Przyjechał do Świnoujścia 12 lat temu z IV-ligowego Rolbudu Pleszew, żeby odbyć zasadniczą służbę wojskową.
- Dzięki temu nie musiałem mieć przerwy w karierze, bo mogłem grać w piłkę w III-ligowej wówczas Flocie - wspomina Niewiada. - Później zdecydowałem, że zostanę w wojskach Marynarki Wojennej. Byłem radiooperatorem, elektromechanikiem, ale w jednostce węzła teleinformatycznego były różne reorganizacje i teraz jestem kierowcą. Wojskowym samochodem dostawczym wożę zarówno ludzi, jak i sprzęt - opowiada o swojej pracy.
Praca w wojsku nauczyła piłkarza Floty sumienności i odpowiedzialności. - Myślę, że te cechy przeniosłem na boisko, może właśnie dlatego koledzy wybrali mnie na kapitana drużyny - analizuje Niewiada.
Piłkarz pracuje w jednostce od 7.30 do 15.30, oczywiście bez weekendów, bo wówczas nie mógłby grać o ligowe punkty.
- Mój bezpośredni przełożony jest wielkim kibicem, więc trochę mi łatwiej - zdradza Niewiada. - Zresztą cała jednostka interesuje się piłką. Kiedy wiozę podoficerów albo kolegów, zadają to samo pytanie: "Dlaczego nam tak dobrze idzie w lidze?". Tak szczerze, to sam nie wiem - śmieje się Marek. - Tym bardziej że nowy trener Dominik Nowak przyszedł do nas zaledwie 10 dni przed sezonem. Chyba kłopoty finansowe, które miał klub przed sezonem, też nas scementowały.
Niewiada przyznaje, że z jednego zajęcia ciężko byłoby mu utrzymać rodzinę. Tym bardziej że niedługo pojawi się w niej drugie dziecko.
- Liczę, że w wojsku wypracuję sobie emeryturę. Przydałaby się druga belka na pagonach, bo byłbym wówczas zawodowym podoficerem, a nie tylko szeregowym - wyjaśnia
Może więc awans Floty do Ekstraklasy pomoże Niewiadzie w awansie na podoficera?
- Flota w Ekstraklasie?
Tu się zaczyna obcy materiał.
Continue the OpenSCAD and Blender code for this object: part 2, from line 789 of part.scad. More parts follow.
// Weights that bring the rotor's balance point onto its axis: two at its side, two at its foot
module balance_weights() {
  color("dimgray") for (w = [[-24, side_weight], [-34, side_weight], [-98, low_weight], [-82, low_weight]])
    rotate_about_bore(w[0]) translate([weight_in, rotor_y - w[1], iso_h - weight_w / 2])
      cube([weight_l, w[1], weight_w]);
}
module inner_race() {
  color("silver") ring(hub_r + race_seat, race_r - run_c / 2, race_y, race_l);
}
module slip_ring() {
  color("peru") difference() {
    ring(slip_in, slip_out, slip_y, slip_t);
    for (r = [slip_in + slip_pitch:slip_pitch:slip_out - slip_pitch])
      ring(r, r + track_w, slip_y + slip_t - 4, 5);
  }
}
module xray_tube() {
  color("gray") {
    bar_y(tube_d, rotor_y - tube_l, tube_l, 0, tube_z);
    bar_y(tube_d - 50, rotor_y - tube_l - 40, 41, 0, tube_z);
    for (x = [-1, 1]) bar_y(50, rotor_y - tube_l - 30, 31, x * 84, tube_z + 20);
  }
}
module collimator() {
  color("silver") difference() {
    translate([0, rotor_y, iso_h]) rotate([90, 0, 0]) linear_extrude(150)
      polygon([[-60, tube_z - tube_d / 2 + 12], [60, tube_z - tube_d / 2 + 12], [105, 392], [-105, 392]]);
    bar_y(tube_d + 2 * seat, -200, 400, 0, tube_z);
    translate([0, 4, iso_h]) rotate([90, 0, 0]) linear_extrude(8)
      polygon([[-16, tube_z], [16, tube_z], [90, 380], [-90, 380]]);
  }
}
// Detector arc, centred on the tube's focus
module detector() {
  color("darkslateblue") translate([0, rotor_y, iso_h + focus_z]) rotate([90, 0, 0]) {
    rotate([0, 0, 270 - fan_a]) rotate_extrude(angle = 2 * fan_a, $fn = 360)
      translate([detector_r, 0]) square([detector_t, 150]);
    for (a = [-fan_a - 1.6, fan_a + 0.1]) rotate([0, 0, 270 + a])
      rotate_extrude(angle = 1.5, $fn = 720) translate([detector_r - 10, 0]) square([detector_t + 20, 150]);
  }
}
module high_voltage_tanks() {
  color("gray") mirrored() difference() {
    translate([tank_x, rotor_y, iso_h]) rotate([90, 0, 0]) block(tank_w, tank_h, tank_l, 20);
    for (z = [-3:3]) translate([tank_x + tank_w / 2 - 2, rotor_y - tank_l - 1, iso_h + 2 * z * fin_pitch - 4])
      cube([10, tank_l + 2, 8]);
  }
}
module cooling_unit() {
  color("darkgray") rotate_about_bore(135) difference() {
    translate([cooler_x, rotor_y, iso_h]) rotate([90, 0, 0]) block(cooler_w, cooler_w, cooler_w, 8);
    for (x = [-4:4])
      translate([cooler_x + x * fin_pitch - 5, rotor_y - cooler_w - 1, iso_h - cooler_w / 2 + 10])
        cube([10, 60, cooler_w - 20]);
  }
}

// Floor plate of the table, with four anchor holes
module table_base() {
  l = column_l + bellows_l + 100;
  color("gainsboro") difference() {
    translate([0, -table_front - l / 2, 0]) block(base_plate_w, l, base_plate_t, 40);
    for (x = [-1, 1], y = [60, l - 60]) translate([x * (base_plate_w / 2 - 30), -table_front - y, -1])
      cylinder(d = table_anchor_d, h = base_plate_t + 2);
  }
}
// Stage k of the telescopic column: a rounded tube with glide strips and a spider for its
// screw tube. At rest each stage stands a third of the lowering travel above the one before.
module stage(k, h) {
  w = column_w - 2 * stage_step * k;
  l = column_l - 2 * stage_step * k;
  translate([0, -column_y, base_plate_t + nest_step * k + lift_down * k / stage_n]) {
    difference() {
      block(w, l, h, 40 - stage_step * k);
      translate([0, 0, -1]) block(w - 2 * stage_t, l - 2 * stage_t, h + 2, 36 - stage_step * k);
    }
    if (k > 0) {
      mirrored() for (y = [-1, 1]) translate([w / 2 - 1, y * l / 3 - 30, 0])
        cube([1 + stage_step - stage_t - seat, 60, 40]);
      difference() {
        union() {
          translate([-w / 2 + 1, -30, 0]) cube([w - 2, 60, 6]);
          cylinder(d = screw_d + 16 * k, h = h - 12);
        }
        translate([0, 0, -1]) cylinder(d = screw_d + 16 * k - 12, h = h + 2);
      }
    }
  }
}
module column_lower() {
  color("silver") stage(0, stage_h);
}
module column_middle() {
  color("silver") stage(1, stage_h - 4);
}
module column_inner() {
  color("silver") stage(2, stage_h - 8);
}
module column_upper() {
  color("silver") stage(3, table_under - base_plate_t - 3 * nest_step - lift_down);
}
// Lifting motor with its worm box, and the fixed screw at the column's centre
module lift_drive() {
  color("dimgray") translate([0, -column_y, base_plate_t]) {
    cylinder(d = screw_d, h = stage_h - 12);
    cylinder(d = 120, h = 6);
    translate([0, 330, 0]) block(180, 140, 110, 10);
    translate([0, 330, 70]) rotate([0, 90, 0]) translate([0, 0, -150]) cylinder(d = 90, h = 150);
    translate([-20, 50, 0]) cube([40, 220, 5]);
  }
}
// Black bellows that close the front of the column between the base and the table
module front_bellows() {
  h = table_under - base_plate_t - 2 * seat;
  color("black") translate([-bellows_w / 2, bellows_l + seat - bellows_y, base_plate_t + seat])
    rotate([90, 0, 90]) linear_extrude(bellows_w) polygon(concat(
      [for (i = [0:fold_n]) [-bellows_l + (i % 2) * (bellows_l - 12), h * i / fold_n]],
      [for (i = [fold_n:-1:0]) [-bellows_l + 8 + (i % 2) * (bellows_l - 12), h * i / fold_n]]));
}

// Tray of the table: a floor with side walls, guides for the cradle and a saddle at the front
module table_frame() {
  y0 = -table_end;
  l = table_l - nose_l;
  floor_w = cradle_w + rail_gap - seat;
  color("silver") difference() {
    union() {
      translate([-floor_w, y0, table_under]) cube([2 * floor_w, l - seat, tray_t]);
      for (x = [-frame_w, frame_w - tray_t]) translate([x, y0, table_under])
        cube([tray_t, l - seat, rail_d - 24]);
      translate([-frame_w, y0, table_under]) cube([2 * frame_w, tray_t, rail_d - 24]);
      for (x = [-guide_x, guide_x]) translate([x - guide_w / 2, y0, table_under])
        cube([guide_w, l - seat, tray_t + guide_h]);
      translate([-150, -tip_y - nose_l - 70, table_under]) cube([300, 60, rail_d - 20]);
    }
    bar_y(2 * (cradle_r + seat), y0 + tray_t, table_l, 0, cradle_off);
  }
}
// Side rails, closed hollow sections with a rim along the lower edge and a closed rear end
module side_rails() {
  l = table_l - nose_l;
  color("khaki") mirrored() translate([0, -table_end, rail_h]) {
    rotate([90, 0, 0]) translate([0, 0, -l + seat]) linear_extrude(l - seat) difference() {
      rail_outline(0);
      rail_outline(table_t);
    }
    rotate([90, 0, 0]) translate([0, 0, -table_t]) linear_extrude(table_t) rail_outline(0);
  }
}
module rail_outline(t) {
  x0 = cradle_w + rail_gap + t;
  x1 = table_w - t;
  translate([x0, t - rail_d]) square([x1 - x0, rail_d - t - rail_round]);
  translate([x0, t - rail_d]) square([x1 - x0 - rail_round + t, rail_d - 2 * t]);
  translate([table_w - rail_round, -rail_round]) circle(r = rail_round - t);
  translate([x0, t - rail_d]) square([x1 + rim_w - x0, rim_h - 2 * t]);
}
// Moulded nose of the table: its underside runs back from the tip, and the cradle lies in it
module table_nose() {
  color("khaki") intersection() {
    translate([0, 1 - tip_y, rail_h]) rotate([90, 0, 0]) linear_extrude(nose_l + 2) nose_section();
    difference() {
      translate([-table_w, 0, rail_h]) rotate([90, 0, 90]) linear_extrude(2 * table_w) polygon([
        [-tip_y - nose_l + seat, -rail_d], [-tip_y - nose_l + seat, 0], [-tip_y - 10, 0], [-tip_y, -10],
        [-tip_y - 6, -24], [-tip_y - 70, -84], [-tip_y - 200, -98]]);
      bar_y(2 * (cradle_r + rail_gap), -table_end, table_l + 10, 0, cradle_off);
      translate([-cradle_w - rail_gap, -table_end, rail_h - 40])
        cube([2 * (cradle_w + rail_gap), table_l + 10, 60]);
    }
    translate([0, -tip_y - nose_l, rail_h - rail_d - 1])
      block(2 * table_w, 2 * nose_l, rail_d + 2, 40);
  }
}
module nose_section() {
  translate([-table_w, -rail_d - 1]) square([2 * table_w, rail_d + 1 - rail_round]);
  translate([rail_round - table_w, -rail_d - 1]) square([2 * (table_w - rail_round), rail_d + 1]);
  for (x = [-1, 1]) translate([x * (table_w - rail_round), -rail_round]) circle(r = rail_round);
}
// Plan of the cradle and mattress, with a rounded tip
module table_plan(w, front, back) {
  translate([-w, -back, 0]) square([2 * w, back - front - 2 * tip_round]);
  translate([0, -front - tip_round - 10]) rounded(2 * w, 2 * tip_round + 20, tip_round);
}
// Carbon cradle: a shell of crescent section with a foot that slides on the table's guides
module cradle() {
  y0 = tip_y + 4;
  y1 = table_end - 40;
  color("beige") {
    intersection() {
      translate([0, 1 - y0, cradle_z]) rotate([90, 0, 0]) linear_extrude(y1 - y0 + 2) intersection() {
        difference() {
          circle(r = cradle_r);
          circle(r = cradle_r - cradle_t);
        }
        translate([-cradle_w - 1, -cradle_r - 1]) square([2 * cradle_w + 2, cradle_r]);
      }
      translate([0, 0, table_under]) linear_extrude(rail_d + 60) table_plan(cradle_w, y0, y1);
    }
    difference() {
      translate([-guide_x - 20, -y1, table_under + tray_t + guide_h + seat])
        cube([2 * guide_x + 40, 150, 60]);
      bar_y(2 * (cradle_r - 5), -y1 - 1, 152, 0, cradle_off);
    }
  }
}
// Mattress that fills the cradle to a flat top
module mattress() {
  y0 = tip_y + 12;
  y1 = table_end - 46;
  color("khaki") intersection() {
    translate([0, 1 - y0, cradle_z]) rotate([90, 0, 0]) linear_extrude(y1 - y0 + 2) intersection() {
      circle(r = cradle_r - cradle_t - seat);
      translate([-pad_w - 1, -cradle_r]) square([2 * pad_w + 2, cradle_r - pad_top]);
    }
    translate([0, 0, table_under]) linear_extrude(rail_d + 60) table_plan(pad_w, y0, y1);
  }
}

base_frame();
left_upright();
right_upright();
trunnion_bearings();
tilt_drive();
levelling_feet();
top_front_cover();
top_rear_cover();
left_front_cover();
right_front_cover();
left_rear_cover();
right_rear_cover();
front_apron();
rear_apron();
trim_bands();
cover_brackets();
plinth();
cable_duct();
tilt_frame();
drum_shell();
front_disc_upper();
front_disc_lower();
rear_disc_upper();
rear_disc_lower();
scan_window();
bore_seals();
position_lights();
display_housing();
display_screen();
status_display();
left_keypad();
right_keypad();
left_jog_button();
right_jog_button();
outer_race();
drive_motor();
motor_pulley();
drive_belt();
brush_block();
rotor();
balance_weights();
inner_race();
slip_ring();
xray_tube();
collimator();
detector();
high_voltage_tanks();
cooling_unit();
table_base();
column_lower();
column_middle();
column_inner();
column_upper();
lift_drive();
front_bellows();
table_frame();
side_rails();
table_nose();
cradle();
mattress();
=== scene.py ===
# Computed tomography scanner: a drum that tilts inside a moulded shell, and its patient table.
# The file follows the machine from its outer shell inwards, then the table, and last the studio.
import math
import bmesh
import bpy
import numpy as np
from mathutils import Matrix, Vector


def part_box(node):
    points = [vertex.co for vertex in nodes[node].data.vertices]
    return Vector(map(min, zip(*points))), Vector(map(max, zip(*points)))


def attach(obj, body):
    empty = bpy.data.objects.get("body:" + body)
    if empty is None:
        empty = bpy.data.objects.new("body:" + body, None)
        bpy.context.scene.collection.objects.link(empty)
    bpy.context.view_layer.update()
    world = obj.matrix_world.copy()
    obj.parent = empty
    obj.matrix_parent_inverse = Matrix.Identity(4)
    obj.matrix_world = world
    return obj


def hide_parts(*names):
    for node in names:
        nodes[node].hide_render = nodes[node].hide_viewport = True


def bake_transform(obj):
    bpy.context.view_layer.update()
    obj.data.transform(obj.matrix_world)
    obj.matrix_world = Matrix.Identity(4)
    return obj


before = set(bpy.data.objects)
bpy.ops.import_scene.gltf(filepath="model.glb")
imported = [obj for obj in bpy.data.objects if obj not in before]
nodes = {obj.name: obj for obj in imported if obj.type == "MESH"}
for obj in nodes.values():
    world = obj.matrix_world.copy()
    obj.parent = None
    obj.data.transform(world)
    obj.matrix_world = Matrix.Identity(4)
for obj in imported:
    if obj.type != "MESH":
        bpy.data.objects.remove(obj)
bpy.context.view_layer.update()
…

Niby koncentrujemy się na każdym kolejnym meczu, ale gdzieś ta Ekstraklasa chodzi po głowie. Pewnie nie wszyscy w Polsce chcieliby, żebyśmy awansowali, bo Świnoujście leży strasznie daleko. Nie ma tutaj też wielkich pieniędzy, ale przychodzą do nas nowi zawodnicy i grają. I to jak grają! - kończy z uśmiechem żołnierz z Floty.